Acccording to him, operators needed to show interest in the bill and be prepared to engage the authorities (including the National Assembly) on issues that could enrich the content of the bill.
He said: “Stakeholders should be engaged by the government so that the bill can be acceptable to all and guarantee workability in the oil and gas sector,” emphasizing that the petroleum sector accounted for 80 per cent of government’s revenue and at least 90 per cent of the nation’s export earnings.
The managing partner, the Chancery Associates, Emeka Okwuosa, also said that it was essential for the PIB to be passed into law by the National Assembly, as it was time-bound. He added that non-passage of the bill was impacting negatively on the nation’s economy. According to him, the bill would have increased government’s revenue to more than N105.4 trillion yearly.

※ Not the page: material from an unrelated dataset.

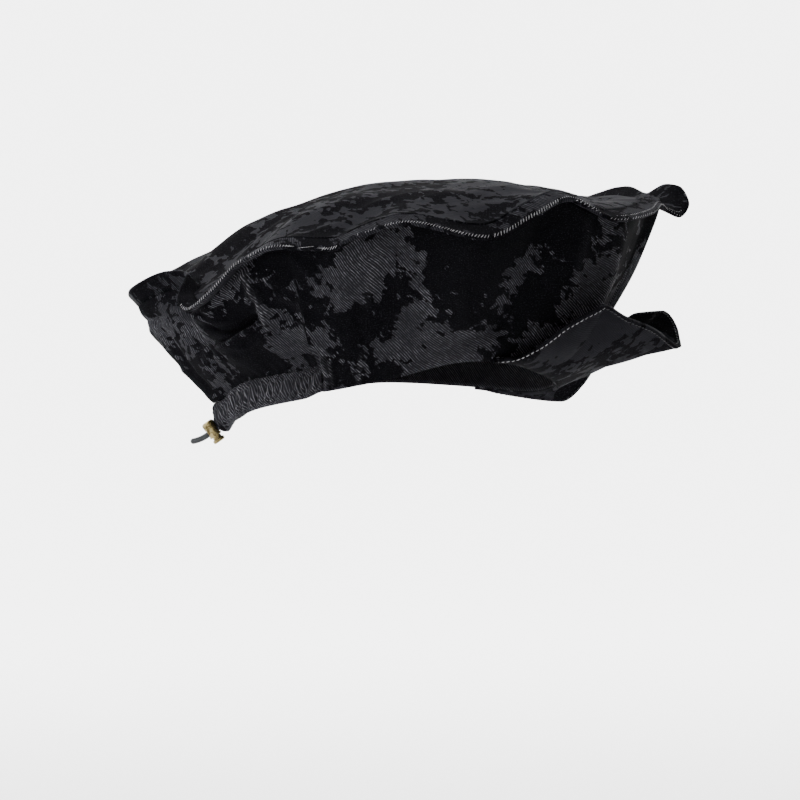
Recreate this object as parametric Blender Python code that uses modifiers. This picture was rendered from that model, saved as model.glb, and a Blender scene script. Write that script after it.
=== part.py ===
"""Painter hat: a soft cloth hat with a wide domed top, a wall that flares up to a rippled seam edge,
a waved peak, a gathered back casing, and a drawcord that comes out behind through a brass cord lock.

The origin is the middle of the head opening. +X points to the front, +Y to the wearer's left and +Z up.
Lengths are in millimetres and angles in degrees, counted from the front round towards +Y, until a mesh
is made: place() then turns them into Blender's metres.
"""

import math
from collections import namedtuple

import bmesh
import bpy
from mathutils import Matrix, Vector

MM = 0.001
WELD = 0.00001

# Cloth and gaps
CLOTH = 1.6
SEAT_GAP = 1.3
COLUMNS = 96
EDGE_STEPS = 3600
WALL_ROWS = 11
TOP_ROWS = 8

# Seam edge: the welt that stands out where the top meets the wall
WELT_THICK = 3.0
WELT_ROUND = 1.5
WELT_SIDES = 6
SEAM_RETREAT = 1.3

# Each row is a crest, a trough or a flank of the rippled edge. reach and height place the welt's outer
# rim, root_rise is how far the welt's inner side stands above that rim, and width is the welt's own: it
# is widest where it is pinched into a knob in front.
EdgeRow = namedtuple("EdgeRow", "angle reach height root_rise width")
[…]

“It is left for the audience to imagine the colossal loss the federal government is suffering on a daily basis over a period of more than 10 years, due to non- passage of the PIB by the National Assembly.”
The principal partner, Lube Services Associates, Kayode Sote, in his contribution said the strength of the bill was anchored on good governance, transparency and efficient running of the oil and gas industry which would lead to increased accruable revenues from the nation’s natural endowment for the overall benefit of Nigerians in general and the oil-producing Niger Delta region in particular.
He said that Nigeria loses about 300,000 barrels of crude oil daily through bunkering, syndicated oil theft and pipeline vandalisation in the Niger Delta region.